I know that the real estate bubble is going to burst in Seattle and in many other markets around the U.S. and quite frankly the world. The torrent of cheap money can't last. Each time prices of real estate rise it means by definition fewer and fewer people can afford to buy and number of Greater Fools shrinks. Plus let's not forget the heavy hand of government action which usually brings on an economic crisis when you least expect it. The Federal government attempting to rein in hyperlending on spec real estate projects is like doing necessary brain surgery with a chain saw. Right goal, wrong tool, bad surgeon.

I don't know when the bubble will burst but I know trees do not grow to the sky and real estate prices cannot rise at double digit valuations indefinitely. What I do know is that the bubble will not pop all at once across America. Real estate markets are local and you will hear a thousand pops much like Lawrence Welk and his bubble machine operating at full tilt. The first areas that will get hit are those in vacation and resort areas. People don't need summer homes and they will dump those first. Rental properties and areas with high tenant populations (like New York City) will be next. People don't need to own rentals. But eventually like a plague it will spread to all markets and that will lead to banks and government regulators taking action to save the current absurd valuations by restricting new property supply inventories. In other words, no new money for building new things. This is the historical model and it doesn't work but I'm sure it will be tried. Without access to new capital developers will dump properties at low prices to raise cash and default on existing loans. This increases bank losses and further exacerbates the capital crunch. Foreclosure rates rise as loans go underwater. Bank regulators force lenders to call due real estate loans even when they are current to meet minimum capital requirements, further increasing developer bankruptcies and foreclosures. It's 1989 in New England and California all over again. I saw it with my own eyes and it was ugly. Painful for many, profitable for a few who like Noah built an ark and prepared for the disaster.

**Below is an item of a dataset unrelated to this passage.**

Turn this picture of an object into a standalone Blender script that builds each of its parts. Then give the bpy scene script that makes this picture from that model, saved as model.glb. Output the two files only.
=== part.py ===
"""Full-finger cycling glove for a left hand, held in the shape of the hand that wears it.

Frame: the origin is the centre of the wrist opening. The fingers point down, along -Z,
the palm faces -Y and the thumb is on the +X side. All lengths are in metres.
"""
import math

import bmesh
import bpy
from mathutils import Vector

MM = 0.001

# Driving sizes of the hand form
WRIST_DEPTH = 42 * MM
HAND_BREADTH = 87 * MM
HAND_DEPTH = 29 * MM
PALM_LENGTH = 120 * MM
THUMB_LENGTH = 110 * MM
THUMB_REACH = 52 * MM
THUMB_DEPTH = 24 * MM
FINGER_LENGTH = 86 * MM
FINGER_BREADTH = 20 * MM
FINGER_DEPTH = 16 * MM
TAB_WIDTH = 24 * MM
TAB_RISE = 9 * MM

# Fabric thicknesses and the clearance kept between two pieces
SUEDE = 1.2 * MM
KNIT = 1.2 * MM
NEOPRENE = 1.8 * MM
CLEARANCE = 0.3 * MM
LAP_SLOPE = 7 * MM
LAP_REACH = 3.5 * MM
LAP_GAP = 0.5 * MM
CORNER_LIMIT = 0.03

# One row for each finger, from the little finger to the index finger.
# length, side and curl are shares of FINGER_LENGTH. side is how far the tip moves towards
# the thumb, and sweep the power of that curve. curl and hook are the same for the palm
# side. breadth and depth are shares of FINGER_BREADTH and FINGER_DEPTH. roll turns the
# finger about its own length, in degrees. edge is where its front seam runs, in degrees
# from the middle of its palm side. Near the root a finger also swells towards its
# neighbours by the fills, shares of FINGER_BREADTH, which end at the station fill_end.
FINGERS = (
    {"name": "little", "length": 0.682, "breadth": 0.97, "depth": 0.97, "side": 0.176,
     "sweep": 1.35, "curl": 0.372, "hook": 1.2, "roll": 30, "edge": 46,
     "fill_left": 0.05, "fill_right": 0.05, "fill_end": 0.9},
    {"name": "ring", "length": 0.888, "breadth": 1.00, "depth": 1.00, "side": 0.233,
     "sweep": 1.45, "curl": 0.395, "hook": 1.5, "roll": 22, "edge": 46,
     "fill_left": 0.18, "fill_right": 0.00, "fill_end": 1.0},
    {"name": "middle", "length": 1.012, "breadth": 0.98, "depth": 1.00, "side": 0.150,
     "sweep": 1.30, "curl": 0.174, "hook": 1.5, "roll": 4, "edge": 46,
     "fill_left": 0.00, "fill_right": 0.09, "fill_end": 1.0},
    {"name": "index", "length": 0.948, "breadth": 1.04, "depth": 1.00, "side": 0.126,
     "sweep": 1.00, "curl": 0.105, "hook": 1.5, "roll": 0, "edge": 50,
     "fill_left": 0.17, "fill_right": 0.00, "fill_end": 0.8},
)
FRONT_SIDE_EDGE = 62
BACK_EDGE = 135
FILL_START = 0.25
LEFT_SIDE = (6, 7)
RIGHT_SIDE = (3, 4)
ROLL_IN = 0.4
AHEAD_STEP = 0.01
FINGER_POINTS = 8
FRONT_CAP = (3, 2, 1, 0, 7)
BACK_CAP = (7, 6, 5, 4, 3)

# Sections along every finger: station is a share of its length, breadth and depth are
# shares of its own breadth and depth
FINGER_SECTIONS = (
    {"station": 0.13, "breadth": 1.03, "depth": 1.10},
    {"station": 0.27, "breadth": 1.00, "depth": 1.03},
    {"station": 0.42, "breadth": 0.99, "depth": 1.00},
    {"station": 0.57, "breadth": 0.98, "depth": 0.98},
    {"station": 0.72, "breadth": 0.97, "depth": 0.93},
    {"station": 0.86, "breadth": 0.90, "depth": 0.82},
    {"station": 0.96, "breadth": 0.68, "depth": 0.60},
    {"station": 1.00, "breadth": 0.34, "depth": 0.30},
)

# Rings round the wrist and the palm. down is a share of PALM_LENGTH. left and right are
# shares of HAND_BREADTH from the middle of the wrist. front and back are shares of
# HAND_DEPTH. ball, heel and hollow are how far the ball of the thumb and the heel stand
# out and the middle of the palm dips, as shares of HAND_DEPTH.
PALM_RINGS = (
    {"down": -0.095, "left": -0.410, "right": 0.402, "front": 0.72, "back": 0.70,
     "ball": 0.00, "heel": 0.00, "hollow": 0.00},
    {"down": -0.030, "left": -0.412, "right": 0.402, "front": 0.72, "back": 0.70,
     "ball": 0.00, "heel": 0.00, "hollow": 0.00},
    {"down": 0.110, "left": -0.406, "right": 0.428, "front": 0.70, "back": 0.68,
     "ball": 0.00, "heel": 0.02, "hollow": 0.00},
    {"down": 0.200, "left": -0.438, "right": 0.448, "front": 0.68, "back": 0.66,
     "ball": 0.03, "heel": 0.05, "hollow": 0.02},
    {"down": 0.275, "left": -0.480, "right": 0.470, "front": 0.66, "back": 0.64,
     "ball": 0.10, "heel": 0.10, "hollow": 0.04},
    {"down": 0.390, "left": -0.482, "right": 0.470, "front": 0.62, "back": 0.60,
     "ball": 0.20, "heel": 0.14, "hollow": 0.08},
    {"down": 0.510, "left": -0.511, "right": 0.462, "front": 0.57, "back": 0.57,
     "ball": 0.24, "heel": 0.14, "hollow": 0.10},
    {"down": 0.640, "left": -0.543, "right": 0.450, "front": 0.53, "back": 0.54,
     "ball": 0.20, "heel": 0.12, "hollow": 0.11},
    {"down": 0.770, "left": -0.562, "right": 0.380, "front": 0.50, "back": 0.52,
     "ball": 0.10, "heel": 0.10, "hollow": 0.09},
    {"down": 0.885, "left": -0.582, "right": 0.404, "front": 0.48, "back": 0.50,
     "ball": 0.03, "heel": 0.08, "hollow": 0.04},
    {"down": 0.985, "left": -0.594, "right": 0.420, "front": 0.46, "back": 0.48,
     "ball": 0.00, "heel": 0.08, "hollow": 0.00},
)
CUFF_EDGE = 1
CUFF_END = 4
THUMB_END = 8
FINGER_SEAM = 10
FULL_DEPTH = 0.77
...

Now that you are all depressed and reaching for a Prozac with a Zoloft chaser, here's the good news. You can avoid all the effects of the bubble by not playing by its rules. If you don't play with fire, you can't get burned. Let others speculate on marginal properties with inflated price tags and heavy negative cash flows. You invest according to the tried-and-true methods of my advice and make yourself money now while positioning yourself to sweep up bargains later. Remember that when markets rise driven by hysteria they venture into absurd valuations that are completely disconnected from intrinsic values. The same is true of markets driven by panic and despair on the down side. Dollar bills will be sold for forty cents and sellers will kiss the rings of buyers who offer them that much just because they are so happy to see anyone willing to bail them out of a crisis at any price.